Repeat exactly the lines between and including those that contain "Keep writing the" and "knit cuff, the". Output no other line.

Recorded data
========================
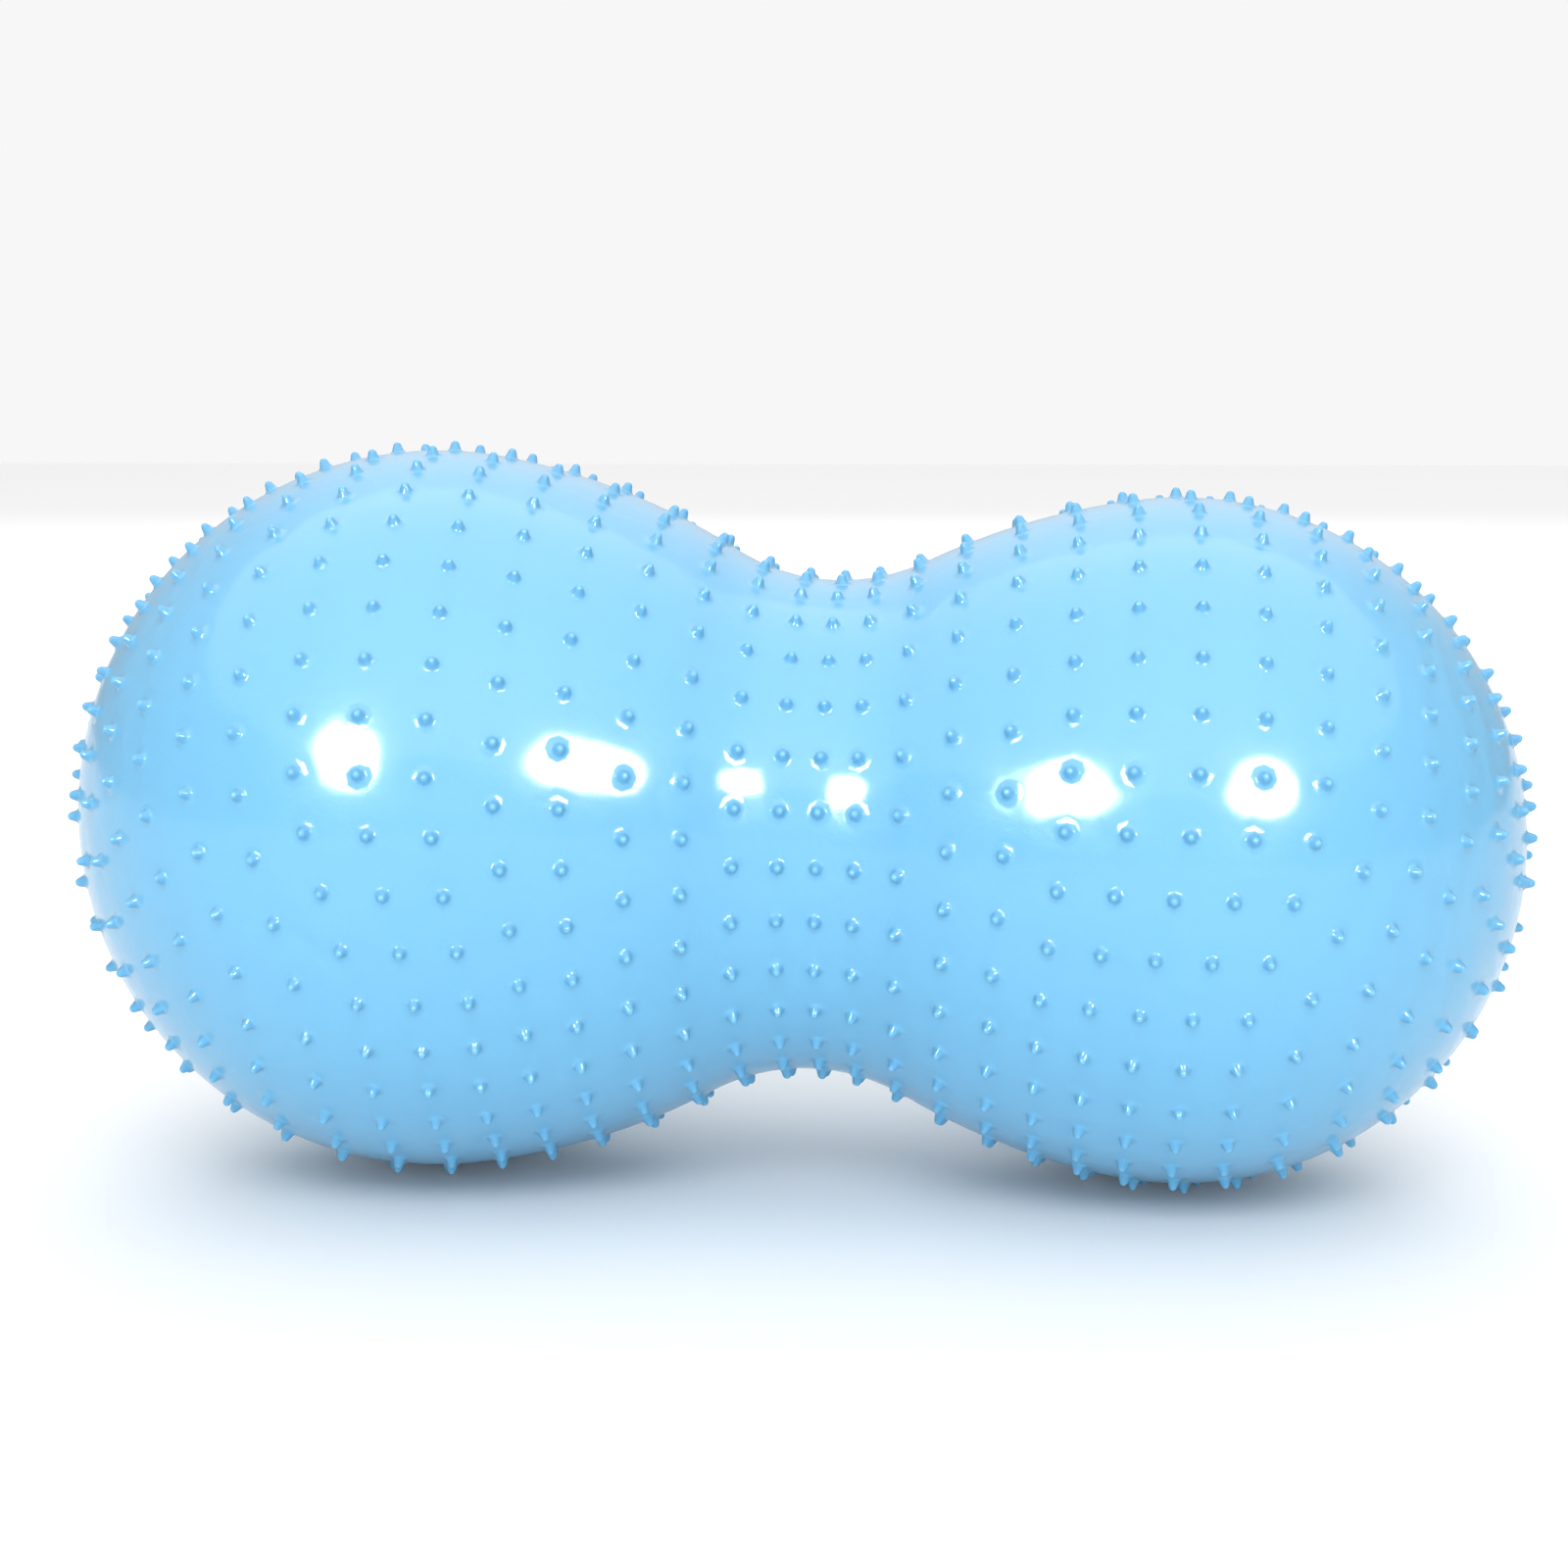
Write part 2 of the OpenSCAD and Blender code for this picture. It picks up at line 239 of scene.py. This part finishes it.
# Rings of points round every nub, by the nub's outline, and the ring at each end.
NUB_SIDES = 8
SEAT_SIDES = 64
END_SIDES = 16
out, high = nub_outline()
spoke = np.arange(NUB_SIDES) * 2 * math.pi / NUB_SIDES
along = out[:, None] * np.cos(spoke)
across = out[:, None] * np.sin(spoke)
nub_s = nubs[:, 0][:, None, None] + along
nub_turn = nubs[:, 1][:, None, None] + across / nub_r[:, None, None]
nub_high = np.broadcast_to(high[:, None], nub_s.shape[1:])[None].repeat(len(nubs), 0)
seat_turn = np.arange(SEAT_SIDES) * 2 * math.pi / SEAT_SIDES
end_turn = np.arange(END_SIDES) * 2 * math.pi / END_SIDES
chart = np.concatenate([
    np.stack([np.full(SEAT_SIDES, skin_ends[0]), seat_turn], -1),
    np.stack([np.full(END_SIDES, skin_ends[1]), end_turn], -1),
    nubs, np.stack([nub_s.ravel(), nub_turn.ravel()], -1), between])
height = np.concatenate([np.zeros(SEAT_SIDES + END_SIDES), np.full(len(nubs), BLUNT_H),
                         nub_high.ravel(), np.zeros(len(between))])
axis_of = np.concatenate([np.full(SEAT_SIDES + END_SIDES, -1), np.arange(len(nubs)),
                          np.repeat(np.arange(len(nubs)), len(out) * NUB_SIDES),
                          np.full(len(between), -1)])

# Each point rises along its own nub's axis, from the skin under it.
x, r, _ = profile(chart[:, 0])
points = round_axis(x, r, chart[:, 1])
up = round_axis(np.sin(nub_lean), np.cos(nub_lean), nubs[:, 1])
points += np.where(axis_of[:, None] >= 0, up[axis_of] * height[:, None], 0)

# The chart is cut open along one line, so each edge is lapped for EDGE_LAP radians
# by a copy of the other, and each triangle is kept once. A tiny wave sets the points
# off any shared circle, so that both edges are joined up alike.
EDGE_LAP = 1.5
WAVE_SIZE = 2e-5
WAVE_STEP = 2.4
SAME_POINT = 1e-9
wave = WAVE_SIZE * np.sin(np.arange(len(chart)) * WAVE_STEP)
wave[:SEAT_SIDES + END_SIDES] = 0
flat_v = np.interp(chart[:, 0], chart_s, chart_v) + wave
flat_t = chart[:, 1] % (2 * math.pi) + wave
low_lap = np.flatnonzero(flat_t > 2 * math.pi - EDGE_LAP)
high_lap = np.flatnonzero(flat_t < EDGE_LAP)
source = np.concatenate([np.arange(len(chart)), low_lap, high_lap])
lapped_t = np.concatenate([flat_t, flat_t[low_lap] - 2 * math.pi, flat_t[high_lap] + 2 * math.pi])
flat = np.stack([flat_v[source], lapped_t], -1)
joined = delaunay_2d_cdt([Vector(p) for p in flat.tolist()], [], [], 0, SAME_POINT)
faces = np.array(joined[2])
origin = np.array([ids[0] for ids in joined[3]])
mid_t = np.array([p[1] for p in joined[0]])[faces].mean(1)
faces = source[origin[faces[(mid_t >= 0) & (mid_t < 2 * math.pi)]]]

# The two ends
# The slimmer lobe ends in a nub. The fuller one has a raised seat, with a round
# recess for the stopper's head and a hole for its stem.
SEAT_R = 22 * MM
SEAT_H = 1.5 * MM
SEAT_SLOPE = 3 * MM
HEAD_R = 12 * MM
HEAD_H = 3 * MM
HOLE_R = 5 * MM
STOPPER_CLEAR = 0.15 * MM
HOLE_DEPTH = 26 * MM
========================
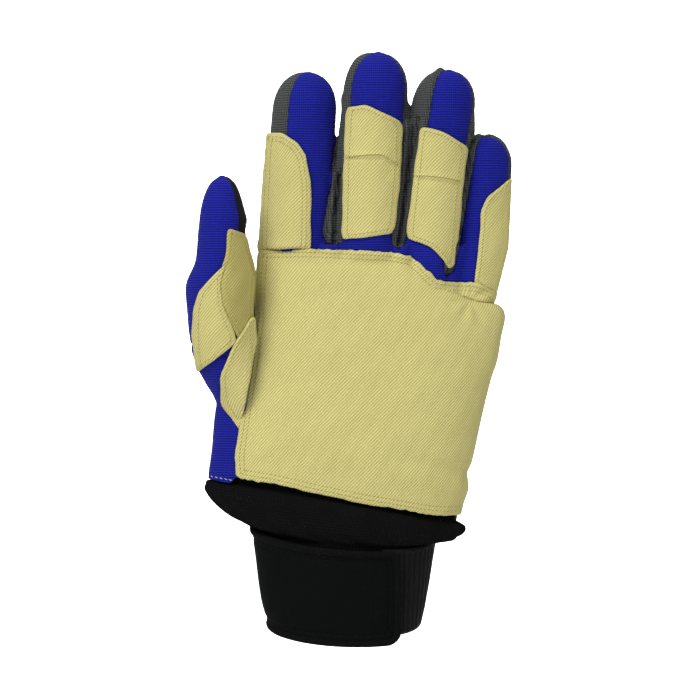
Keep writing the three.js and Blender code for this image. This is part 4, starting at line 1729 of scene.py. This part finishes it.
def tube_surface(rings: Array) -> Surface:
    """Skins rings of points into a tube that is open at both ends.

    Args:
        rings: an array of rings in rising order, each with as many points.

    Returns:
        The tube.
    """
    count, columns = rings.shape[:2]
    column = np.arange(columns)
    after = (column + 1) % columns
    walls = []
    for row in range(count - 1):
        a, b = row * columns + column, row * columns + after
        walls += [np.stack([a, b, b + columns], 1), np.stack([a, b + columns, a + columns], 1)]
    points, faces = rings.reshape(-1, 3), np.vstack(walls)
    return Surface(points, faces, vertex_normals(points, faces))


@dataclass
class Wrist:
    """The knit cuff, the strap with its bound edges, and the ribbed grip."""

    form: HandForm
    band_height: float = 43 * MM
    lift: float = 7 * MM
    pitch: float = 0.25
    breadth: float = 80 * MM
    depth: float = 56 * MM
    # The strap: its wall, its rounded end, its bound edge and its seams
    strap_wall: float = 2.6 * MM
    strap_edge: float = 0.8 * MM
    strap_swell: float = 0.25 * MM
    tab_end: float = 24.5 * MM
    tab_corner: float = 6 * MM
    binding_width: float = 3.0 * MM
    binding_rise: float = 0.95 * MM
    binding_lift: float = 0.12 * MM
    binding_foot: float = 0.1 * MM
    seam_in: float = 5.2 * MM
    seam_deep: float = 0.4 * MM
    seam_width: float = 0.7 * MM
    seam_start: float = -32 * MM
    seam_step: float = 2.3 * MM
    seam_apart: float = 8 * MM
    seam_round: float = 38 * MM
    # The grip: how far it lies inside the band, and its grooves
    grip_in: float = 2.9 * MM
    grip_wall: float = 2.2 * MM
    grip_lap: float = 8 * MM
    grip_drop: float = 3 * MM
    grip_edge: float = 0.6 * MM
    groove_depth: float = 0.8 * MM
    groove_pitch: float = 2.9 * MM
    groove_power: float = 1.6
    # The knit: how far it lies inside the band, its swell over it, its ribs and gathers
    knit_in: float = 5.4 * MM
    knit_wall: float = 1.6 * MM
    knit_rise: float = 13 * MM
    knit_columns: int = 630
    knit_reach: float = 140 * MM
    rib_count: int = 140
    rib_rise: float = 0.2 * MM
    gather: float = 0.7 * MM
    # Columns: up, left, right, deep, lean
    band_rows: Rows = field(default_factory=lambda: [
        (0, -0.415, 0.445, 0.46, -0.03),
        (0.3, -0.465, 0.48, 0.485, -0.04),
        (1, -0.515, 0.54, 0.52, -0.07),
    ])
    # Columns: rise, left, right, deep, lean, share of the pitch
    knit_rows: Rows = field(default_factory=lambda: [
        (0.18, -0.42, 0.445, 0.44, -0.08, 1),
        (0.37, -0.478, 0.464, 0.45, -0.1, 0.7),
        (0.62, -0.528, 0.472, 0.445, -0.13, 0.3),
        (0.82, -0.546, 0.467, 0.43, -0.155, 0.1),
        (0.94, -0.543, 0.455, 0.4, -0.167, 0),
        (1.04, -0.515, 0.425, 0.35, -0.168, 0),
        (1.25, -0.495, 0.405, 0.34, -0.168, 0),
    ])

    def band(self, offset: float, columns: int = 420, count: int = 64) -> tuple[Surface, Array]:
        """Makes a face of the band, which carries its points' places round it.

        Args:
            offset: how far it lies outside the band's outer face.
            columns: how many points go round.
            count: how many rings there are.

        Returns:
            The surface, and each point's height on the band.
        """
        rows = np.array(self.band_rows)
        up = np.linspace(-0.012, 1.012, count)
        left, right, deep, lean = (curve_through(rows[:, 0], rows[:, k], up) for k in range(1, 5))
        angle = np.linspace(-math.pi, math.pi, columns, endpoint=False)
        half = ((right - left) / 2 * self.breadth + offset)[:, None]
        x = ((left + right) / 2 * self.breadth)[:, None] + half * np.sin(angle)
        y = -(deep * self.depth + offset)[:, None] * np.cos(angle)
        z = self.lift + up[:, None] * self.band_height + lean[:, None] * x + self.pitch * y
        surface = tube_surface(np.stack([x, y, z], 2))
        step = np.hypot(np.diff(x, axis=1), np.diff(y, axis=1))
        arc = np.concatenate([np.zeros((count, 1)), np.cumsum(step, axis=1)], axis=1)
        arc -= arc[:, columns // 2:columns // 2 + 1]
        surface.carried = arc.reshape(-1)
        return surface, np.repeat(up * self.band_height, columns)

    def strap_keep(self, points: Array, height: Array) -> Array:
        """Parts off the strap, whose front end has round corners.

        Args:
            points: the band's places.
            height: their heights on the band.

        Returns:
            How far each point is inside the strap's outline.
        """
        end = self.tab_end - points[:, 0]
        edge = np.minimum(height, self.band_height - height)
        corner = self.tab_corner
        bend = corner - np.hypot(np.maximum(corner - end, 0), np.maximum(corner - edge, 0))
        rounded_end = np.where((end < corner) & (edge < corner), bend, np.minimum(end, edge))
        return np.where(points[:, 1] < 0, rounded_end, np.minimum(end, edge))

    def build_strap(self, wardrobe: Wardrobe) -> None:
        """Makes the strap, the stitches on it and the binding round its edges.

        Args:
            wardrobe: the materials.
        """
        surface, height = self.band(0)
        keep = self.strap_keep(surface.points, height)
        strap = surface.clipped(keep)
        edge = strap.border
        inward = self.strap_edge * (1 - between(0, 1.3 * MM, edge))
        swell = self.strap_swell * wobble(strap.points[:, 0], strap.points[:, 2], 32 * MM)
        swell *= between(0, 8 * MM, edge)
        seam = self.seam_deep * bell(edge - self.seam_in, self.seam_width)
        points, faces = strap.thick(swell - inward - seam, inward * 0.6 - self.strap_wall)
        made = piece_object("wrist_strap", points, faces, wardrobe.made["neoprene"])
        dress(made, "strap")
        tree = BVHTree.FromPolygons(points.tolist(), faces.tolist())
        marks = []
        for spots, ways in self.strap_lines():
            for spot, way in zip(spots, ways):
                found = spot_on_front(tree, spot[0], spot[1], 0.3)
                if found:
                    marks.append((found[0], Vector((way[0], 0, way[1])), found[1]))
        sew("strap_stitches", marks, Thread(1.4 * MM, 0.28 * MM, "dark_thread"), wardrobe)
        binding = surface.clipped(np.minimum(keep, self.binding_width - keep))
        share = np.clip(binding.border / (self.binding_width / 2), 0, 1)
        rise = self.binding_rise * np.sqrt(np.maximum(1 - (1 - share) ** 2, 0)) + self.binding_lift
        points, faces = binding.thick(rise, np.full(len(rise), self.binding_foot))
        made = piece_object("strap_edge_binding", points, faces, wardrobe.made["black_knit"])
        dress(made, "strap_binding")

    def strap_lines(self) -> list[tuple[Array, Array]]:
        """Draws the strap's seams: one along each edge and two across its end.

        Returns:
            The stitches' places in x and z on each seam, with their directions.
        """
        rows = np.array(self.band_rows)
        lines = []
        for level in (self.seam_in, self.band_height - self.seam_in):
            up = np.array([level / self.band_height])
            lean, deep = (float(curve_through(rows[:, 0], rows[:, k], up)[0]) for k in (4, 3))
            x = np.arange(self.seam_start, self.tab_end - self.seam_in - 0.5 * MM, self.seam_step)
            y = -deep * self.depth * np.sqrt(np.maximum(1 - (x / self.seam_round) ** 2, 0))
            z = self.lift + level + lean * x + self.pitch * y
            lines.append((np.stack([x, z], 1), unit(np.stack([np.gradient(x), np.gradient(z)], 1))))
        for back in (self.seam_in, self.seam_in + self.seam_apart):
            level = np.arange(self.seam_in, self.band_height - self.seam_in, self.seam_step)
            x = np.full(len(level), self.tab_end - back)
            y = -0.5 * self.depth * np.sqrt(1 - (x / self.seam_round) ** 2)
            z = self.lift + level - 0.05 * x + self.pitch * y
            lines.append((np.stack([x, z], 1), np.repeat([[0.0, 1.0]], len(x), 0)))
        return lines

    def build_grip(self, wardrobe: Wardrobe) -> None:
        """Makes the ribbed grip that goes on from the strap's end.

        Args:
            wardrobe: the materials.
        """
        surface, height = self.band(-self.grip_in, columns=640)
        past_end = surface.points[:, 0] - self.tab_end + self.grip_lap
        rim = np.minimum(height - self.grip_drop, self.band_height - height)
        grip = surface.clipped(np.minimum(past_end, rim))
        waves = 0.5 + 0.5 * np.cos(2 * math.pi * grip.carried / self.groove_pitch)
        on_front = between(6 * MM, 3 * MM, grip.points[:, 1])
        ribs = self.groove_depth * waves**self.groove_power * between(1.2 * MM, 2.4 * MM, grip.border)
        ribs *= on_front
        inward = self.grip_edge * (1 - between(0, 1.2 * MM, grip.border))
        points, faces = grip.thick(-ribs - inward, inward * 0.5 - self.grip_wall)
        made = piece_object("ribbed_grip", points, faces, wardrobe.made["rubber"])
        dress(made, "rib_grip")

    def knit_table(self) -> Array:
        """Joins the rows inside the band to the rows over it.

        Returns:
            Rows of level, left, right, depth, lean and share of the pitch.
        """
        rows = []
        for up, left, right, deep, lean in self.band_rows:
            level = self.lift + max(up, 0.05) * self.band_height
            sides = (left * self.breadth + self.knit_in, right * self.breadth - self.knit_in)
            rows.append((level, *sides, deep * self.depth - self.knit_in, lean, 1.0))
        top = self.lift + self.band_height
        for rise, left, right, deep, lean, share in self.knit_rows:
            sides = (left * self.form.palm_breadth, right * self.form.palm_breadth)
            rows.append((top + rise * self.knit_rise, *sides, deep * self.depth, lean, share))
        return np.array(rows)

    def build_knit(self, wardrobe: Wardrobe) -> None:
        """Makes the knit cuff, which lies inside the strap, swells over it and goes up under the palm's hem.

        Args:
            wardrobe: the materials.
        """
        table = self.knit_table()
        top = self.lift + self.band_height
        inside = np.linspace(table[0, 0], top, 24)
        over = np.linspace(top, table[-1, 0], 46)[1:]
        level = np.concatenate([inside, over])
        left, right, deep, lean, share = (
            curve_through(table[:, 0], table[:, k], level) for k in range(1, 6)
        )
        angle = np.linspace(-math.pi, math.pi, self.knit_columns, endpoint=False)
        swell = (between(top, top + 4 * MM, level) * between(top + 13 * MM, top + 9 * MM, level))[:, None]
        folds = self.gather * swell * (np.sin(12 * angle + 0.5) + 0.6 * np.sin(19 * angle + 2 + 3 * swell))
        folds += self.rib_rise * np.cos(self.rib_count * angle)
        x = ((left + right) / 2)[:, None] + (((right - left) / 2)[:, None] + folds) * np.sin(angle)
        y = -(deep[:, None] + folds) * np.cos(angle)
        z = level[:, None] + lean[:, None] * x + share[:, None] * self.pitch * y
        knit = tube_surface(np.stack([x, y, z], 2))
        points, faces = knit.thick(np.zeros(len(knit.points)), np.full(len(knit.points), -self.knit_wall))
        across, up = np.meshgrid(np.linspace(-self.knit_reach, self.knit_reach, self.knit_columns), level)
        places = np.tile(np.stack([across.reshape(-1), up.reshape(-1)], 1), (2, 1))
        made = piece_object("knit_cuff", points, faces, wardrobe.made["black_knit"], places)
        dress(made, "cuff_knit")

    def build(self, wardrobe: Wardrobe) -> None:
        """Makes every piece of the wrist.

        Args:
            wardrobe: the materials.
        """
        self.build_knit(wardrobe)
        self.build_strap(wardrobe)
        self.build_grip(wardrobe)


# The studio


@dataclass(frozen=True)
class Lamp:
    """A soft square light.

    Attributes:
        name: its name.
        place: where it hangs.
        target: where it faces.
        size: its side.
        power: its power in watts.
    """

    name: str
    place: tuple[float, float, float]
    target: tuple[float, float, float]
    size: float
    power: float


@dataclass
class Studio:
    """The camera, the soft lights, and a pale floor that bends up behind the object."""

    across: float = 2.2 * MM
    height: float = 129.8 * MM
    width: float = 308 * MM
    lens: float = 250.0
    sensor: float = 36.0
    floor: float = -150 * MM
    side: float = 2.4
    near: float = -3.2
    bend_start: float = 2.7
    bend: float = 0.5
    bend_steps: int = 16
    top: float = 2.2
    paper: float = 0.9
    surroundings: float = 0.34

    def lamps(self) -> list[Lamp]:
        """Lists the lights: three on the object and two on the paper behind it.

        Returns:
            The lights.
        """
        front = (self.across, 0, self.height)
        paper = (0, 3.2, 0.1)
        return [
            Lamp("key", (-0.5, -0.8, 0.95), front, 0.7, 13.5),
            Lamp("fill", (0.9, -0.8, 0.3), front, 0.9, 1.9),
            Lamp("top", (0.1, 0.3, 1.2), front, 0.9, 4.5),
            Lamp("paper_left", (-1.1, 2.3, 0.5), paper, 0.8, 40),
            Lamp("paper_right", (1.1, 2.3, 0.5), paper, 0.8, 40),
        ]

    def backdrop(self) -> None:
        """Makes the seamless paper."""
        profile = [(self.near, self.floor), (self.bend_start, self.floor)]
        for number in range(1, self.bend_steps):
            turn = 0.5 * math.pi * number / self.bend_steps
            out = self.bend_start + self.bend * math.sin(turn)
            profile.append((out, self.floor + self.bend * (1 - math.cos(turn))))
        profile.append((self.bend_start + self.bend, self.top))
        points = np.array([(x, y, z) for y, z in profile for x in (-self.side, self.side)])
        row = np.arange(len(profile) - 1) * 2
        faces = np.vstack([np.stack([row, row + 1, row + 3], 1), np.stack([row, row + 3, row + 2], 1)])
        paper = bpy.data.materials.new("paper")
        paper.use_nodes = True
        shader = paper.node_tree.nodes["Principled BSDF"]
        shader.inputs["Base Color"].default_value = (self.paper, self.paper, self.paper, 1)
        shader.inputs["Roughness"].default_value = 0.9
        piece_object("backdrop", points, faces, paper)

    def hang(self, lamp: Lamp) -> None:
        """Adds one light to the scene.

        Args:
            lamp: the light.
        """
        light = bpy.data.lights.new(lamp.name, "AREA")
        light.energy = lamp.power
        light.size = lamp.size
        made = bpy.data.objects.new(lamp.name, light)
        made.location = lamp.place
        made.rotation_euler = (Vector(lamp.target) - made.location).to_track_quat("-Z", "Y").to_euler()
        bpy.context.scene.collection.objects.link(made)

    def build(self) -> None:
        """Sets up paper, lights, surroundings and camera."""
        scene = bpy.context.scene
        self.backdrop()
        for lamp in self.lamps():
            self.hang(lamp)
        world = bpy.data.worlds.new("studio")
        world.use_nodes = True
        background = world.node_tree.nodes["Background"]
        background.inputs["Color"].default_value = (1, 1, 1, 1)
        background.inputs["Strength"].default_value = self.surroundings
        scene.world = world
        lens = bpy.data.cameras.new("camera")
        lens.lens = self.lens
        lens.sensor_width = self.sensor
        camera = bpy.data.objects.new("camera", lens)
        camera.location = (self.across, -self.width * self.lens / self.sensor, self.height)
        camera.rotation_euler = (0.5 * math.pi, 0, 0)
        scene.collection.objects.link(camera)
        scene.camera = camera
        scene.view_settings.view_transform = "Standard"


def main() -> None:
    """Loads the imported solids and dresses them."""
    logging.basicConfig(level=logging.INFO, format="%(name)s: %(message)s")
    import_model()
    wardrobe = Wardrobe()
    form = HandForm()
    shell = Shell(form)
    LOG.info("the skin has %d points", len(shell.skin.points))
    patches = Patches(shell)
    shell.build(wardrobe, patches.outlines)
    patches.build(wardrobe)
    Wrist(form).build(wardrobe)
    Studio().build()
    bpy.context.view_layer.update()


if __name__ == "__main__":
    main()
========================
Solution:
Keep writing the three.js and Blender code for this image. This is part 4, starting at line 1729 of scene.py. This part finishes it.
def tube_surface(rings: Array) -> Surface:
    """Skins rings of points into a tube that is open at both ends.

    Args:
        rings: an array of rings in rising order, each with as many points.

    Returns:
        The tube.
    """
    count, columns = rings.shape[:2]
    column = np.arange(columns)
    after = (column + 1) % columns
    walls = []
    for row in range(count - 1):
        a, b = row * columns + column, row * columns + after
        walls += [np.stack([a, b, b + columns], 1), np.stack([a, b + columns, a + columns], 1)]
    points, faces = rings.reshape(-1, 3), np.vstack(walls)
    return Surface(points, faces, vertex_normals(points, faces))


@dataclass
class Wrist:
    """The knit cuff, the strap with its bound edges, and the ribbed grip."""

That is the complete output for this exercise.